Aim:
Repeat each line exactly as it is written.

Provided data:
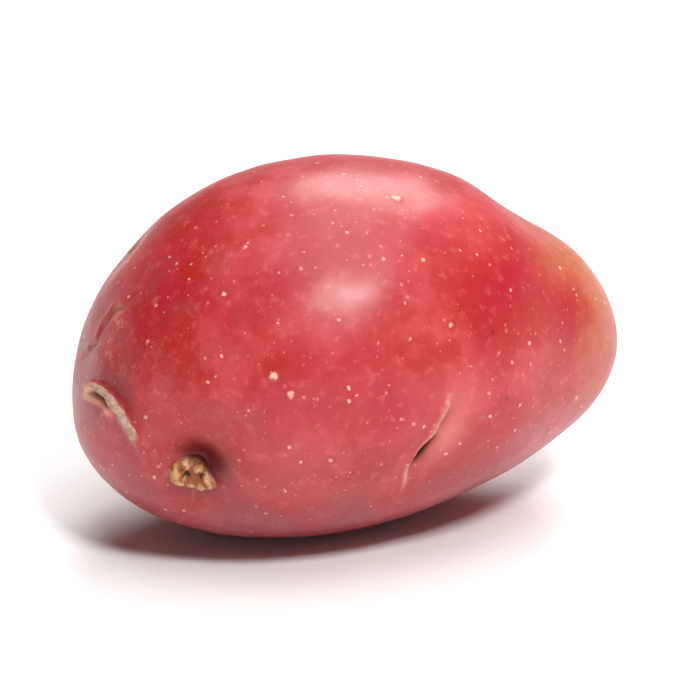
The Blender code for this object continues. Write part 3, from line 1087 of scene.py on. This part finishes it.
# Studio: the potato lies on a wide white floor, and all lamps and the camera look at one aim
FLOOR_SIZE = 6.0
FLOOR_WHITE = (0.93, 0.93, 0.93)
BACKDROP_WHITE = (0.95, 0.95, 0.95)
CEILING_GREY = (0.05, 0.05, 0.05)
# Where the backdrop ends and where the ceiling is full, from 0 at the horizon to 1 straight up
BACKDROP_TOP = 0.05
CEILING_FULL = 0.14
AIM = Vector((0.0, 0.0, 0.026))
LAMP_DISTANCE = 0.75
KEY_TOWARDS = (0.075, -0.640, 0.765)
KEY_WIDTH = 0.17
KEY_HEIGHT = 0.13
KEY_WATTS = 4.1
# Far lamps light the whole floor evenly; spread is how wide they look, in degrees
FarLamp = namedtuple("FarLamp", "name towards spread strength")
FAR_LAMPS = [
    FarLamp("overhead_lamp", towards=(0.12, -0.08, 0.98), spread=48, strength=1.70),
    FarLamp("back_lamp", towards=(0.36, 0.58, 0.74), spread=32, strength=2.10),
]
CAMERA_AZIMUTH = -20
CAMERA_ELEVATION = 20
CAMERA_DISTANCE = 0.52
CAMERA_LENS = 180


def towards(azimuth, elevation):
    """Direction from the potato to a place around it: azimuth 0 is the front and 90 is +X."""
    turn = np.radians(azimuth)
    rise = np.radians(elevation)
    return Vector((np.sin(turn) * np.cos(rise), -np.cos(turn) * np.cos(rise), np.sin(rise)))


def look_from(thing, direction, distance):
    """Put a lamp or camera this far out from the aim, looking back at it."""
    thing.location = AIM + direction * distance
    thing.rotation_euler = direction.to_track_quat("Z", "Y").to_euler()
    bpy.context.scene.collection.objects.link(thing)


def make_floor():
    """Wide plain floor, white and quite dull."""
    mesh = bpy.data.meshes.new("floor")
    half = FLOOR_SIZE / 2
    corners = [(-half, -half, 0), (half, -half, 0), (half, half, 0), (-half, half, 0)]
    mesh.from_pydata(corners, [], [(0, 1, 2, 3)])
    finish = Finish("white_floor")
    finish.feed(finish.shader.inputs["Base Color"], FLOOR_WHITE)
    finish.feed(finish.shader.inputs["Roughness"], 1.0)
    finish.feed(finish.shader.inputs["Specular IOR Level"], 0.0)
    mesh.materials.append(finish.material)
    floor = bpy.data.objects.new("floor", mesh)
    bpy.context.scene.collection.objects.link(floor)


def light_studio():
    """White backdrop under a dark grey ceiling, a key lamp and two wide far lamps."""
    world = bpy.data.worlds.new("studio")
    world.use_nodes = True
    nodes = world.node_tree.nodes
    links = world.node_tree.links
    coordinates = nodes.new("ShaderNodeTexCoord")
    heading = nodes.new("ShaderNodeSeparateXYZ")
    rise = nodes.new("ShaderNodeMapRange")
    shade = nodes.new("ShaderNodeMix")
    rise.interpolation_type = "SMOOTHSTEP"
    rise.inputs["From Min"].default_value = BACKDROP_TOP
    rise.inputs["From Max"].default_value = CEILING_FULL
    shade.data_type = "RGBA"
    shade.inputs[MIX_FIRST].default_value = (*BACKDROP_WHITE, 1.0)
    shade.inputs[MIX_SECOND].default_value = (*CEILING_GREY, 1.0)
    links.new(coordinates.outputs["Generated"], heading.inputs[0])
    links.new(heading.outputs["Z"], rise.inputs["Value"])
    links.new(rise.outputs["Result"], shade.inputs[0])
    links.new(shade.outputs[MIX_RESULT], nodes["Background"].inputs["Color"])
    bpy.context.scene.world = world

    key = bpy.data.lights.new("key_lamp", "AREA")
    key.shape = "RECTANGLE"
    key.size = KEY_WIDTH
    key.size_y = KEY_HEIGHT
    key.energy = KEY_WATTS
    hang_lamp(key, KEY_TOWARDS)
    for lamp in FAR_LAMPS:
        light = bpy.data.lights.new(lamp.name, "SUN")
        light.angle = np.radians(lamp.spread)
        light.energy = lamp.strength
        hang_lamp(light, lamp.towards)


def hang_lamp(light, direction):
    """Hang a lamp in this direction from the potato, out of the camera's sight."""
    thing = bpy.data.objects.new(light.name, light)
    thing.visible_camera = False
    look_from(thing, Vector(direction).normalized(), LAMP_DISTANCE)


def place_camera():
    """Long lens from the front left and a little above, centred on the potato."""
    camera = bpy.data.cameras.new("camera")
    camera.lens = CAMERA_LENS
    thing = bpy.data.objects.new("camera", camera)
    look_from(thing, towards(CAMERA_AZIMUTH, CAMERA_ELEVATION), CAMERA_DISTANCE)
    bpy.context.scene.camera = thing


potato_skin = make_skin()
potato_skin.data.materials.append(skin_finish())
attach(potato_skin, "root")
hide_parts("potato")
make_floor()
light_studio()
place_camera()
bpy.context.scene.view_settings.view_transform = "Standard"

Written solution:
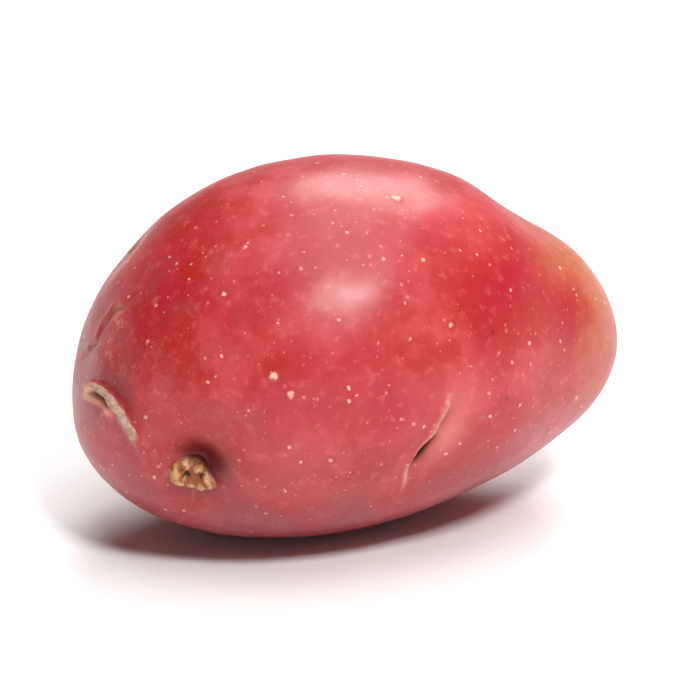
The Blender code for this object continues. Write part 3, from line 1087 of scene.py on. This part finishes it.
# Studio: the potato lies on a wide white floor, and all lamps and the camera look at one aim
FLOOR_SIZE = 6.0
FLOOR_WHITE = (0.93, 0.93, 0.93)
BACKDROP_WHITE = (0.95, 0.95, 0.95)
CEILING_GREY = (0.05, 0.05, 0.05)
# Where the backdrop ends and where the ceiling is full, from 0 at the horizon to 1 straight up
BACKDROP_TOP = 0.05
CEILING_FULL = 0.14
AIM = Vector((0.0, 0.0, 0.026))
LAMP_DISTANCE = 0.75
KEY_TOWARDS = (0.075, -0.640, 0.765)
KEY_WIDTH = 0.17
KEY_HEIGHT = 0.13
KEY_WATTS = 4.1
# Far lamps light the whole floor evenly; spread is how wide they look, in degrees
FarLamp = namedtuple("FarLamp", "name towards spread strength")
FAR_LAMPS = [
    FarLamp("overhead_lamp", towards=(0.12, -0.08, 0.98), spread=48, strength=1.70),
    FarLamp("back_lamp", towards=(0.36, 0.58, 0.74), spread=32, strength=2.10),
]
CAMERA_AZIMUTH = -20
CAMERA_ELEVATION = 20
CAMERA_DISTANCE = 0.52
CAMERA_LENS = 180


def towards(azimuth, elevation):
    """Direction from the potato to a place around it: azimuth 0 is the front and 90 is +X."""
    turn = np.radians(azimuth)
    rise = np.radians(elevation)
    return Vector((np.sin(turn) * np.cos(rise), -np.cos(turn) * np.cos(rise), np.sin(rise)))


def look_from(thing, direction, distance):
    """Put a lamp or camera this far out from the aim, looking back at it."""
    thing.location = AIM + direction * distance
    thing.rotation_euler = direction.to_track_quat("Z", "Y").to_euler()
    bpy.context.scene.collection.objects.link(thing)


def make_floor():
    """Wide plain floor, white and quite dull."""
    mesh = bpy.data.meshes.new("floor")
    half = FLOOR_SIZE / 2
    corners = [(-half, -half, 0), (half, -half, 0), (half, half, 0), (-half, half, 0)]
    mesh.from_pydata(corners, [], [(0, 1, 2, 3)])
    finish = Finish("white_floor")
    finish.feed(finish.shader.inputs["Base Color"], FLOOR_WHITE)
    finish.feed(finish.shader.inputs["Roughness"], 1.0)
    finish.feed(finish.shader.inputs["Specular IOR Level"], 0.0)
    mesh.materials.append(finish.material)
    floor = bpy.data.objects.new("floor", mesh)
    bpy.context.scene.collection.objects.link(floor)


def light_studio():
    """White backdrop under a dark grey ceiling, a key lamp and two wide far lamps."""
    world = bpy.data.worlds.new("studio")
    world.use_nodes = True
    nodes = world.node_tree.nodes
    links = world.node_tree.links
    coordinates = nodes.new("ShaderNodeTexCoord")
    heading = nodes.new("ShaderNodeSeparateXYZ")
    rise = nodes.new("ShaderNodeMapRange")
    shade = nodes.new("ShaderNodeMix")
    rise.interpolation_type = "SMOOTHSTEP"
    rise.inputs["From Min"].default_value = BACKDROP_TOP
    rise.inputs["From Max"].default_value = CEILING_FULL
    shade.data_type = "RGBA"
    shade.inputs[MIX_FIRST].default_value = (*BACKDROP_WHITE, 1.0)
    shade.inputs[MIX_SECOND].default_value = (*CEILING_GREY, 1.0)
    links.new(coordinates.outputs["Generated"], heading.inputs[0])
    links.new(heading.outputs["Z"], rise.inputs["Value"])
    links.new(rise.outputs["Result"], shade.inputs[0])
    links.new(shade.outputs[MIX_RESULT], nodes["Background"].inputs["Color"])
    bpy.context.scene.world = world

    key = bpy.data.lights.new("key_lamp", "AREA")
    key.shape = "RECTANGLE"
    key.size = KEY_WIDTH
    key.size_y = KEY_HEIGHT
    key.energy = KEY_WATTS
    hang_lamp(key, KEY_TOWARDS)
    for lamp in FAR_LAMPS:
        light = bpy.data.lights.new(lamp.name, "SUN")
        light.angle = np.radians(lamp.spread)
        light.energy = lamp.strength
        hang_lamp(light, lamp.towards)


def hang_lamp(light, direction):
    """Hang a lamp in this direction from the potato, out of the camera's sight."""
    thing = bpy.data.objects.new(light.name, light)
    thing.visible_camera = False
    look_from(thing, Vector(direction).normalized(), LAMP_DISTANCE)


def place_camera():
    """Long lens from the front left and a little above, centred on the potato."""
    camera = bpy.data.cameras.new("camera")
    camera.lens = CAMERA_LENS
    thing = bpy.data.objects.new("camera", camera)
    look_from(thing, towards(CAMERA_AZIMUTH, CAMERA_ELEVATION), CAMERA_DISTANCE)
    bpy.context.scene.camera = thing


potato_skin = make_skin()
potato_skin.data.materials.append(skin_finish())
attach(potato_skin, "root")
hide_parts("potato")
make_floor()
light_studio()
place_camera()
bpy.context.scene.view_settings.view_transform = "Standard"